* What the task asks *
Nothing should be left out: output all of the entries exactly.

[Begin Records shown]

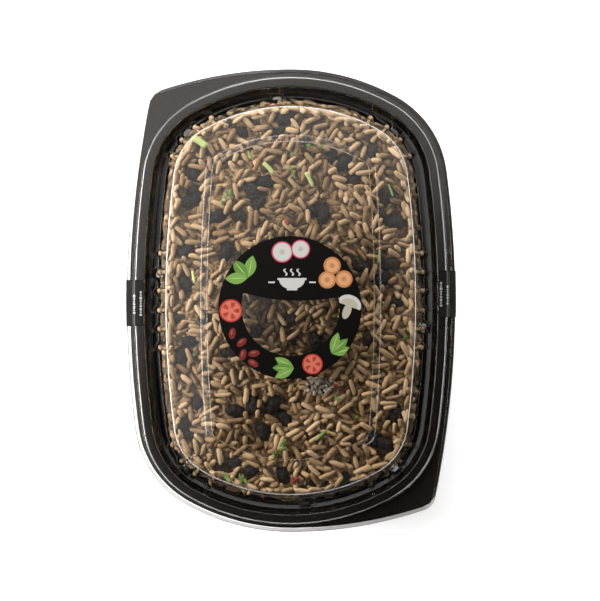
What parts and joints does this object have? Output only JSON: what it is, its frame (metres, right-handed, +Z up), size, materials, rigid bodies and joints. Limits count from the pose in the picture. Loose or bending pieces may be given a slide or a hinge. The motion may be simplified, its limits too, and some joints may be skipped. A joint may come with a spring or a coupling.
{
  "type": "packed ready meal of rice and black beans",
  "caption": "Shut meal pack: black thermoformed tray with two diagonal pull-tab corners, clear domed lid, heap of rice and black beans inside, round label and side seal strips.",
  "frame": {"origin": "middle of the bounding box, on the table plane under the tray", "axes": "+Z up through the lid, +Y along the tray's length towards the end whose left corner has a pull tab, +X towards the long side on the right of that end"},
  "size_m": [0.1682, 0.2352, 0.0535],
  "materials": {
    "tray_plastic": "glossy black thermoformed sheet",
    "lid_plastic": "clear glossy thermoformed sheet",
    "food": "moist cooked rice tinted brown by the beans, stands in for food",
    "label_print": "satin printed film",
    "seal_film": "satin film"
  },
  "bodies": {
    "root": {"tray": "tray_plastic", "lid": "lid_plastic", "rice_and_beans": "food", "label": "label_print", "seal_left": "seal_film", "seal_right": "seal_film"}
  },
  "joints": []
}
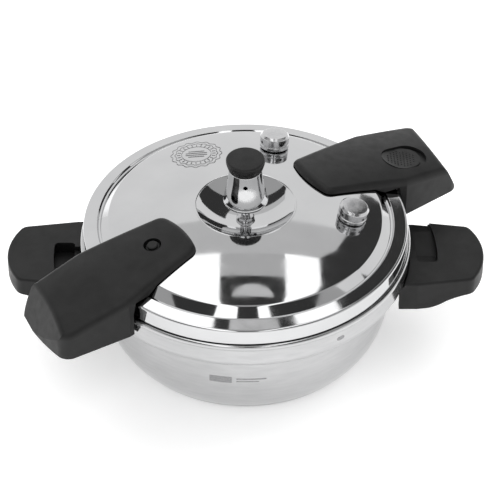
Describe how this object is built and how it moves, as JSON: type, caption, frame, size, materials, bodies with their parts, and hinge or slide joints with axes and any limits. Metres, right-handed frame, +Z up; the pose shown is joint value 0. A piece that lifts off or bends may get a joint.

[End Records shown]

* Written reply *
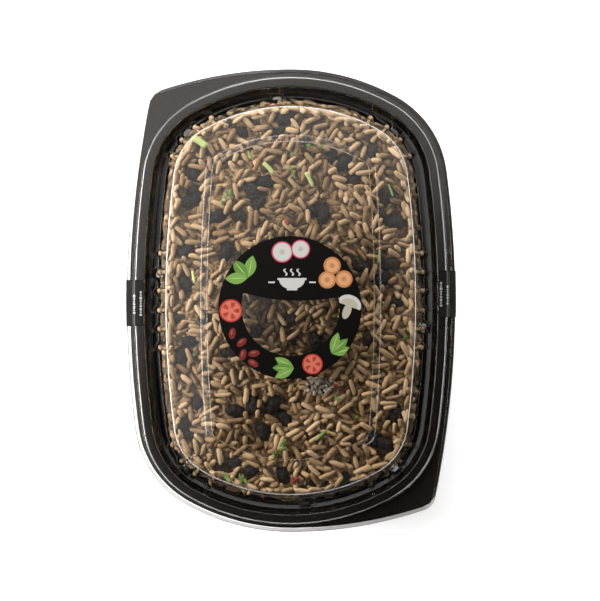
What parts and joints does this object have? Output only JSON: what it is, its frame (metres, right-handed, +Z up), size, materials, rigid bodies and joints. Limits count from the pose in the picture. Loose or bending pieces may be given a slide or a hinge. The motion may be simplified, its limits too, and some joints may be skipped. A joint may come with a spring or a coupling.
{
  "type": "packed ready meal of rice and black beans",
  "caption": "Shut meal pack: black thermoformed tray with two diagonal pull-tab corners, clear domed lid, heap of rice and black beans inside, round label and side seal strips.",
  "frame": {"origin": "middle of the bounding box, on the table plane under the tray", "axes": "+Z up through the lid, +Y along the tray's length towards the end whose left corner has a pull tab, +X towards the long side on the right of that end"},
  "size_m": [0.1682, 0.2352, 0.0535],
  "materials": {
    "tray_plastic": "glossy black thermoformed sheet",
    "lid_plastic": "clear glossy thermoformed sheet",
    "food": "moist cooked rice tinted brown by the beans, stands in for food",
    "label_print": "satin printed film",
    "seal_film": "satin film"
  },
  "bodies": {
    "root": {"tray": "tray_plastic", "lid": "lid_plastic", "rice_and_beans": "food", "label": "label_print", "seal_left": "seal_film", "seal_right": "seal_film"}
  },
  "joints": []
}
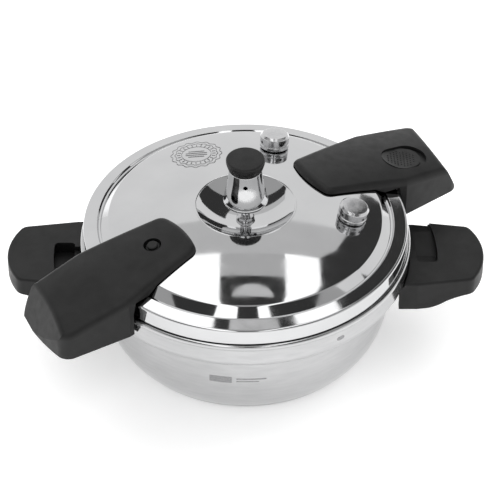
Describe how this object is built and how it moves, as JSON: type, caption, frame, size, materials, bodies with their parts, and hinge or slide joints with axes and any limits. Metres, right-handed frame, +Z up; the pose shown is joint value 0. A piece that lifts off or bends may get a joint.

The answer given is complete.